LGBT-affirming Methodist ministers under fire

Thirty-six Methodist ministers who presided over a Center City same-sex wedding last year are the targets of an internal church complaint.

About 50 Methodists in the area, many of them clergy, recently filed the complaint. Their names haven’t been released.

On its website, the conservative group United Methodist Action praised the complainants.

“The denominational-accountability process will be slow,” the organization stated. “But at least it is now moving along, as faithful United Methodists in Eastern Pennsylvania are standing together to defend biblical faithfulness and compassionate Christian ministry for all people. They will not be intimidated by or roll over for the destructive, covenant-breaking, any-means-necessary tactics of the Philadelphia 36. And neither will we.”

The pastors who blessed the union of Rick Taylor and Bill Gatewood in November were demonstrating their support for the Rev. Frank Schaefer.

At the time, Schaefer was poised to stand trial after officiating at his son’s same-sex wedding.

Schaefer was defrocked the following month because he declined to promise to never officiate at another same-gender wedding.

But in June, an appeals panel reinstated Schaefer, stating it was unjust to defrock him for something he might do in the future.

Last week, Schaefer expressed support for his embattled colleagues.

“When the 36 minister colleagues performed the Arch Street wedding in solidarity with me, I felt like I was no longer alone,” he told PGN. “I attended the wedding and was moved to tears as Rick and Bill were blessed by them. It was an act of love for the couple, for me and for our LGBTQ community. I am deeply grateful to the Philly 36 and will be in support of them as they are now under complaint and possibly headed for a trial themselves.”

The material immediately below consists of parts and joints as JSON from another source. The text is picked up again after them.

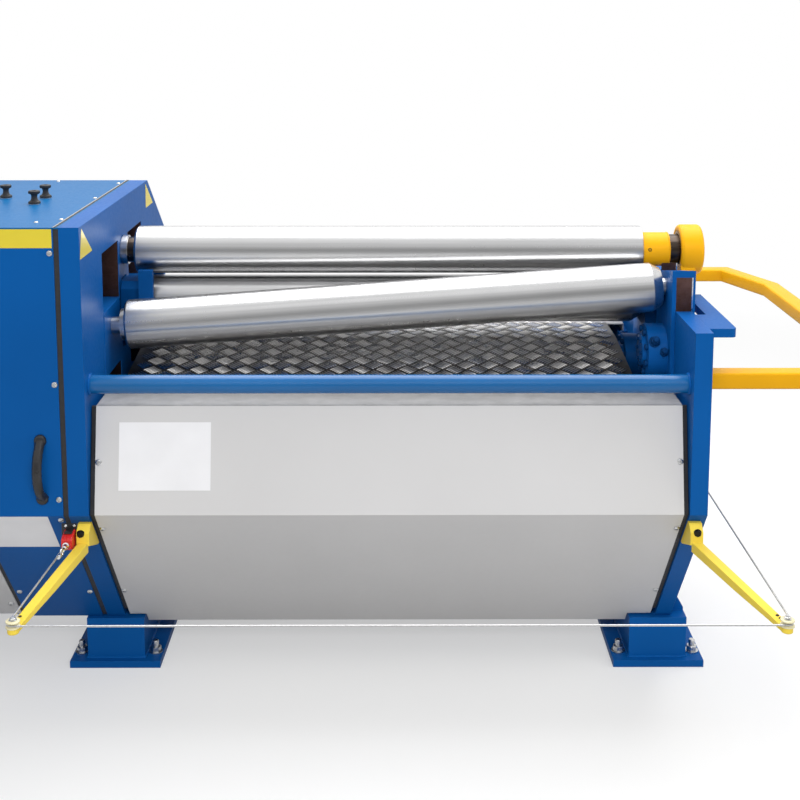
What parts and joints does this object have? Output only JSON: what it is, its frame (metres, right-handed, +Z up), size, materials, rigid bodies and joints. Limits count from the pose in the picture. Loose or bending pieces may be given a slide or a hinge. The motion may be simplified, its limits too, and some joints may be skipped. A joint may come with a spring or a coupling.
{
  "type": "plate rolling machine",
  "caption": "Floor-standing hydraulic plate roller: a top roll with a tilting drop end, a bottom roll, two side rolls on lifting carriages, drive cabinet, trip wire and side guard rail.",
  "frame": {"origin": "on the floor under the middle of the machine's outline", "axes": "+X along the rolls from the drive cabinet to the drop end, +Y from the front to the rear, +Z up"},
  "size_m": [2.626, 1.841, 1.223],
  "materials": {
    "blue_paint": "semi-gloss machine enamel",
    "yellow_paint": "semi-gloss enamel",
    "grey_paint": "fine satin powder coat",
    "roll_steel": "ground and polished",
    "chequer_steel": "rolled chequer plate",
    "black_rubber": "matt",
    "black_plastic": "satin",
    "red_plastic": "gloss",
    "wire_steel": "stranded",
    "zinc_steel": "bright",
    "bronze": "turned"
  },
  "bodies": {
    "machine": {"left_frame_plate": "blue_paint", "right_frame_plate": "blue_paint", "left_foot": "blue_paint", "right_foot": "blue_paint", "cabinet_foot": "blue_paint", "front_tie_tube": "blue_paint", "rear_tie_tube": "blue_paint", "base_beams": "blue_paint", "tread_plate": "chequer_steel", "front_cover": "grey_paint", "rear_cover": "grey_paint", "cabinet_end_plate": "blue_paint", "cabinet_frame": "blue_paint", "cabinet_front_cover": "blue_paint", "cabinet_panel": "grey_paint", "cabinet_top_cover": "blue_paint", "cabinet_rear_cover": "blue_paint", "cabinet_handle": "black_plastic", "top_buffers": "black_rubber", "limit_switch": "red_plastic", "wire_anchor": "zinc_steel", "front_left_trip_arm": "yellow_paint", "front_right_trip_arm": "yellow_paint", "rear_left_trip_arm": "yellow_paint", "rear_right_trip_arm": "yellow_paint", "trip_wire": "wire_steel", "guard_rail": "yellow_paint", "front_shelf": "blue_paint", "rear_shelf": "blue_paint", "drop_end_lugs": "blue_paint", "drop_end_pin": "zinc_steel"},
    "drop_end": {"drop_end_yoke": "yellow_paint", "yoke_bush": "bronze"},
    "top_roll": {"top_roll": "roll_steel", "top_roll_sleeve": "yellow_paint"},
    "bottom_lift": {"bottom_left_carriage": "blue_paint", "bottom_right_carriage": "blue_paint"},
    "bottom_roll": {"bottom_roll": "roll_steel"},
    "front_lift": {"front_left_carriage": "blue_paint", "front_right_carriage": "blue_paint"},
    "front_roll": {"front_roll": "roll_steel"},
    "rear_lift": {"rear_left_carriage": "blue_paint", "rear_right_carriage": "blue_paint"},
    "rear_roll": {"rear_roll": "roll_steel"}
  },
  "joints": [
    {"name": "top_roll_spin", "type": "hinge", "parent": "machine", "child": "top_roll", "pos_m": [0.1105, -0.066, 1.058], "axis": [1, 0, 0], "continuous": true},
    {"name": "drop_end_tilt", "type": "hinge", "parent": "machine", "child": "drop_end", "pos_m": [0.8685, -0.066, 0.72], "axis": [0, 1, 0], "range_deg": [0, 70]},
    {"name": "bottom_roll_lift", "type": "slide", "parent": "machine", "child": "bottom_lift", "axis": [0, 0, 1], "range_m": [-0.05, 0]},
    {"name": "bottom_roll_spin", "type": "hinge", "parent": "bottom_lift", "child": "bottom_roll", "pos_m": [0.1105, -0.066, 0.932], "axis": [1, 0, 0], "continuous": true},
    {"name": "front_roll_lift", "type": "slide", "parent": "machine", "child": "front_lift", "axis": [0, 0, 1], "range_m": [-0.05, 0.06]},
    {"name": "front_roll_spin", "type": "hinge", "parent": "front_lift", "child": "front_roll", "pos_m": [0.1105, -0.211, 0.946], "axis": [0.9974, 0, 0.0715], "continuous": true},
    {"name": "rear_roll_lift", "type": "slide", "parent": "machine", "child": "rear_lift", "axis": [0, 0, 1], "range_m": [0, 0.12]},
    {"name": "rear_roll_spin", "type": "hinge", "parent": "rear_lift", "child": "rear_roll", "pos_m": [0.1105, 0.079, 0.895], "axis": [1, 0, 0], "continuous": true}
  ]
}
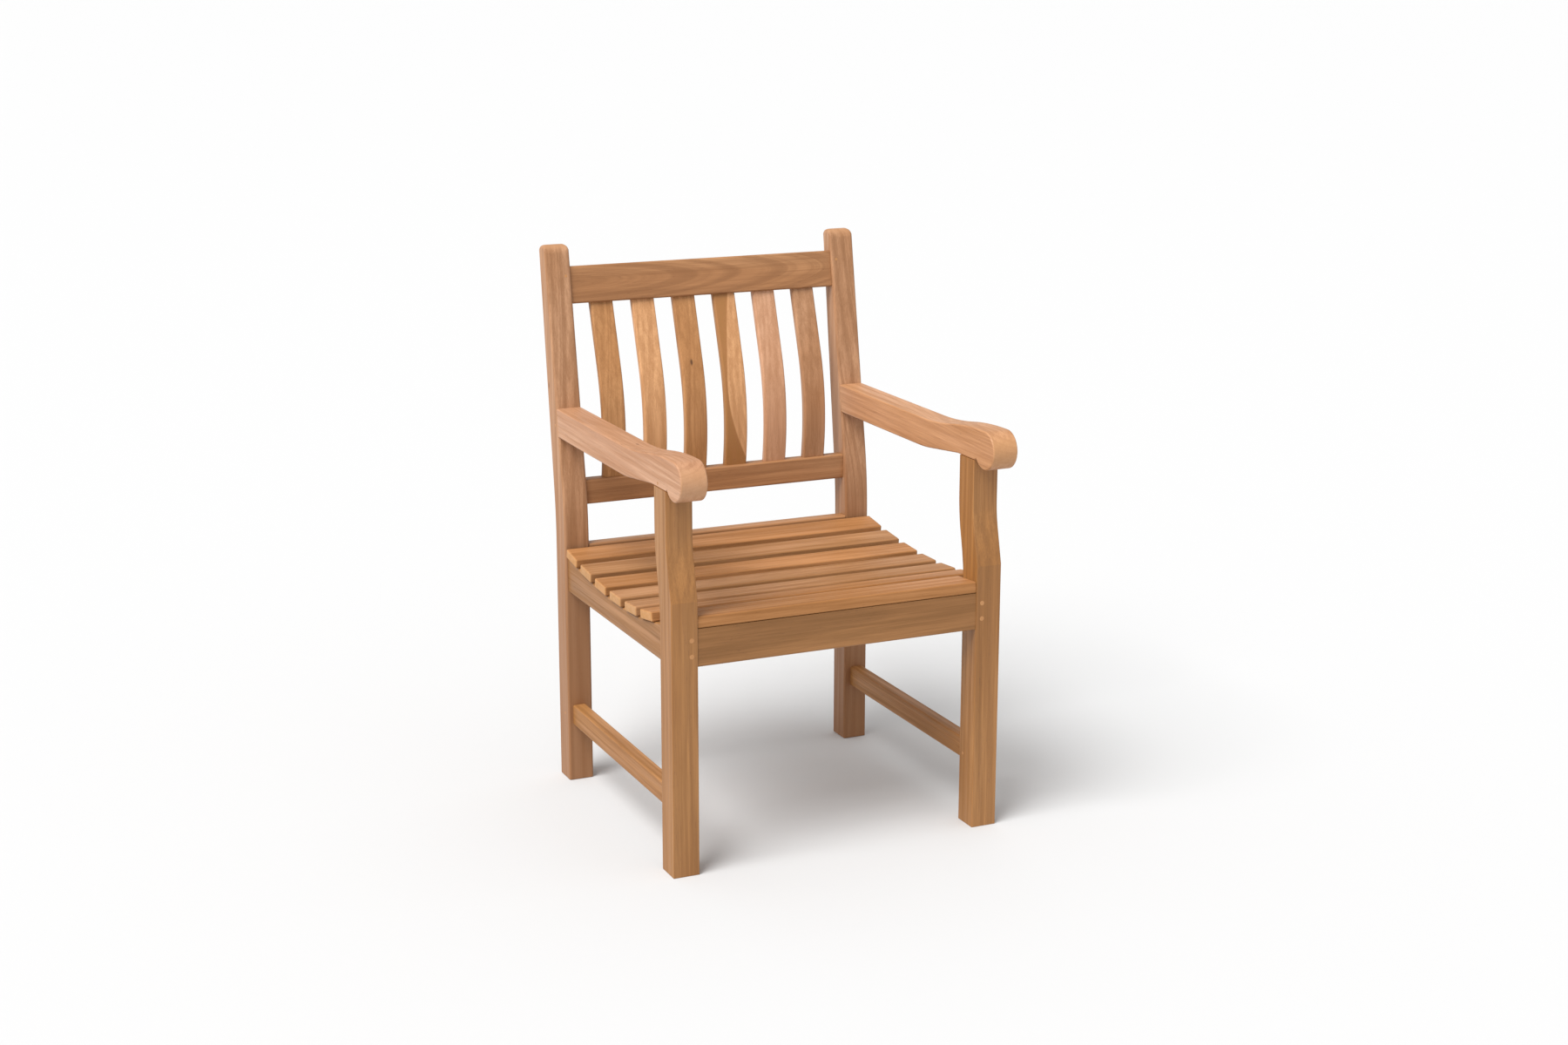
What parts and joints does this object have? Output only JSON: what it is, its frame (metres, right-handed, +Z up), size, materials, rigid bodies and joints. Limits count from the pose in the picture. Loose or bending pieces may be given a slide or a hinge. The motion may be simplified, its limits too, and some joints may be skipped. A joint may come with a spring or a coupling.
{
  "type": "garden armchair",
  "caption": "Teak garden armchair with a dished slatted seat, bent back slats between two rails, scrolled arms, raked rear posts and side stretchers, joined with mortise, tenon and wooden pegs",
  "frame": {"origin": "middle of the chair's outline in plan, on the floor", "axes": "+Z is up, +Y points from the front of the chair to its back, +X points to the right for someone facing the front"},
  "size_m": [0.6, 0.6582, 0.965],
  "materials": {
    "teak_frame": "bare teak, sanded smooth, matt, not oiled",
    "teak_slats": "bare teak, sanded smooth, matt, slightly paler and pinker than the frame",
    "teak_pegs": "bare teak end grain, trimmed flush",
    "teak_dowels": "plain hardwood dowel, hidden inside the joints"
  },
  "bodies": {
    "root": {"front_leg_left": "teak_frame", "front_leg_right": "teak_frame", "rear_post_left": "teak_frame", "rear_post_right": "teak_frame", "arm_left": "teak_frame", "arm_right": "teak_frame", "front_seat_rail": "teak_frame", "rear_seat_rail": "teak_frame", "side_seat_rail_left": "teak_frame", "side_seat_rail_right": "teak_frame", "side_stretcher_left": "teak_frame", "side_stretcher_right": "teak_frame", "top_back_rail": "teak_frame", "lower_back_rail": "teak_frame", "back_slat_1": "teak_slats", "back_slat_2": "teak_slats", "back_slat_3": "teak_slats", "back_slat_4": "teak_slats", "back_slat_5": "teak_slats", "back_slat_6": "teak_slats", "front_seat_slat": "teak_slats", "seat_slat_1": "teak_slats", "seat_slat_2": "teak_slats", "seat_slat_3": "teak_slats", "seat_slat_4": "teak_slats", "seat_slat_5": "teak_slats", "seat_slat_6": "teak_slats", "joint_pegs": "teak_pegs", "joint_pins": "teak_pegs", "slat_dowels": "teak_dowels"}
  },
  "joints": []
}
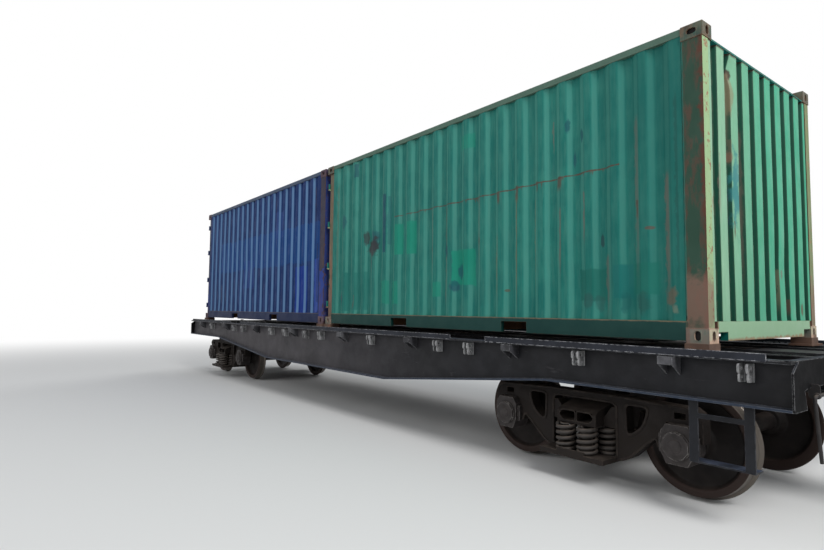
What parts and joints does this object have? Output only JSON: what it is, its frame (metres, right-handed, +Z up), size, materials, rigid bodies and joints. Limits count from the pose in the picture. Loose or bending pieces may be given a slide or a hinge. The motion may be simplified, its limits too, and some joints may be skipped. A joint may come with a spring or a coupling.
{
  "type": "container flatcar with two twenty-foot containers",
  "caption": "Four-axle railway flatcar with fish-bellied side sills, cast bogies and claw couplers, carrying corrugated steel freight containers.",
  "frame": {"origin": "middle of the car at the lowest points of the wheel flanges", "axes": "+X along the car towards the end beside the green container, +Z up"},
  "size_m": [14.8, 2.86, 3.929],
  "materials": {
    "blue_paint": "weathered blue paint",
    "bogie_brown": "dusty brown cast steel",
    "brake_black": "black paint",
    "coupler_steel": "bare cast steel",
    "fitting_rust": "rusty steel",
    "floor_wood": "plywood",
    "frame_black": "dusty charcoal paint",
    "green_end_paint": "weathered pale green paint",
    "green_paint": "weathered green paint",
    "spring_steel": "dusty spring steel",
    "wheel_steel": "rusty rolled steel, bright tread",
    "zinc_bars": "dull zinc"
  },
  "bodies": {
    "car": {"centre_sill": "frame_black", "side_sill_left": "frame_black", "side_sill_right": "frame_black", "end_sills": "frame_black", "body_bolsters": "frame_black", "cross_bearers": "frame_black", "stringers": "frame_black", "deck_edges": "frame_black", "stake_pockets": "frame_black", "side_lugs": "frame_black", "fitting_plates": "fitting_rust", "corner_steps": "frame_black", "brake_cylinder": "brake_black", "air_reservoir": "brake_black", "air_distributor": "brake_black", "draft_pockets": "coupler_steel", "draft_gear": "coupler_steel", "uncoupling_levers": "frame_black", "train_pipe": "brake_black", "brake_rods": "brake_black", "green_frame": "green_paint", "green_side_walls": "green_paint", "green_end_wall": "green_end_paint", "green_roof": "green_paint", "green_floor": "floor_wood", "blue_frame": "blue_paint", "blue_side_walls": "blue_paint", "blue_end_wall": "blue_paint", "blue_roof": "blue_paint", "blue_floor": "floor_wood", "green_door_left": "green_paint", "green_door_right": "green_paint", "green_lock_bars_left": "zinc_bars", "green_lock_bars_right": "zinc_bars"},
    "bogie_front": {"side_frames_front": "bogie_brown", "bolster_front": "bogie_brown", "springs_front": "spring_steel", "axle_boxes_front": "bogie_brown", "brake_gear_front": "bogie_brown"},
    "wheelset_front_outer": {"wheelset_front_outer": "wheel_steel"},
    "wheelset_front_inner": {"wheelset_front_inner": "wheel_steel"},
    "coupler_front": {"coupler_front": "coupler_steel"},
    "bogie_rear": {"side_frames_rear": "bogie_brown", "bolster_rear": "bogie_brown", "springs_rear": "spring_steel", "axle_boxes_rear": "bogie_brown", "brake_gear_rear": "bogie_brown"},
    "wheelset_rear_outer": {"wheelset_rear_outer": "wheel_steel"},
    "wheelset_rear_inner": {"wheelset_rear_inner": "wheel_steel"},
    "coupler_rear": {"coupler_rear": "coupler_steel"},
    "blue_door_left": {"blue_door_left": "blue_paint", "blue_lock_bars_left": "zinc_bars"},
    "blue_door_right": {"blue_door_right": "blue_paint", "blue_lock_bars_right": "zinc_bars"}
  },
  "joints": [
    {"name": "bogie_front_swivel", "type": "hinge", "parent": "car", "child": "bogie_front", "pos_m": [4.86, 0, 0.834], "axis": [0, 0, 1], "range_deg": [-5, 5]},
    {"name": "wheelset_front_outer_spin", "type": "hinge", "parent": "bogie_front", "child": "wheelset_front_outer", "pos_m": [5.785, 0, 0.493], "axis": [0, 1, 0], "continuous": true},
    {"name": "wheelset_front_inner_spin", "type": "hinge", "parent": "bogie_front", "child": "wheelset_front_inner", "pos_m": [3.935, 0, 0.493], "axis": [0, 1, 0], "continuous": true},
    {"name": "coupler_front_swing", "type": "hinge", "parent": "car", "child": "coupler_front", "pos_m": [6.3, 0, 1.088], "axis": [0, 0, 1], "range_deg": [-10, 10]},
    {"name": "bogie_rear_swivel", "type": "hinge", "parent": "car", "child": "bogie_rear", "pos_m": [-4.86, 0, 0.834], "axis": [0, 0, 1], "range_deg": [-5, 5]},
    {"name": "wheelset_rear_outer_spin", "type": "hinge", "parent": "bogie_rear", "child": "wheelset_rear_outer", "pos_m": [-5.785, 0, 0.493], "axis": [0, 1, 0], "continuous": true},
    {"name": "wheelset_rear_inner_spin", "type": "hinge", "parent": "bogie_rear", "child": "wheelset_rear_inner", "pos_m": [-3.935, 0, 0.493], "axis": [0, 1, 0], "continuous": true},
    {"name": "coupler_rear_swing", "type": "hinge", "parent": "car", "child": "coupler_rear", "pos_m": [-6.3, 0, 1.088], "axis": [0, 0, 1], "range_deg": [-10, 10]},
    {"name": "blue_door_left_hinge", "type": "hinge", "parent": "car", "child": "blue_door_left", "pos_m": [-6.074, 1.205, 2.6], "axis": [0, 0, -1], "range_deg": [0, 255]},
    {"name": "blue_door_right_hinge", "type": "hinge", "parent": "car", "child": "blue_door_right", "pos_m": [-6.074, -1.205, 2.6], "axis": [0, 0, 1], "range_deg": [0, 255]}
  ]
}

Schaefer went on to say he admired the coalition’s “courage to stand up for what is just and right. They have said all along, if one of us faces a complaint, we will all stand together. They stand together against the United Methodist Church’s continued discrimination against our LGBTQ church community in this new civil-rights movement. Thank God for ministers like them who are willing to risk their careers in our struggle for equality and human rights. I wish more of our church’s bishop’s would show the same kind of courage and leadership.”

Bishop Peggy Johnson of the Eastern Pennsylvania Conference of the United Methodist Church was in Africa and unavailable to be interviewed. But she said in a statement she’s “prayerful a just resolution can be achieved. As United Methodists, we are committed to seeking peace and reconciliation as a model for society.”

Church authorities have 90 days to reach a “just resolution” of the complaint. If that’s not possible, a decision will be made whether the complaint is serious enough to warrant a church trial.

According to Methodist rules, “church trials are a measure of last resort. This option is available only after all other attempts at resolution have failed.”

In an email, William E. Ewing, an attorney for Schaefer, expressed hope that the complaint won’t result in a church trial.

“This complaint tends to bring about the schism that certain factions seem to want,” Ewing said. “It is calculated to drive out those who follow the loving example of Christ rather than slavishly obey selected favored rules in the Book of Discipline.

“This complaint rejects Christ’s freedom and seeks to reimpose ‘the curse of the law.’ A church that follows Jesus Christ and John Wesley will find a better way than another trial.”

Schaefer recently started a new position, ministering to the university community in Santa Barbara, Calif.

At presstime, church authorities hadn’t announced whether they’ll appeal Schaefer’s reinstatement to a higher judicial body within the church.

His son, Tim, intends to start taking theology classes, with the goal of becoming an ordained Protestant minister.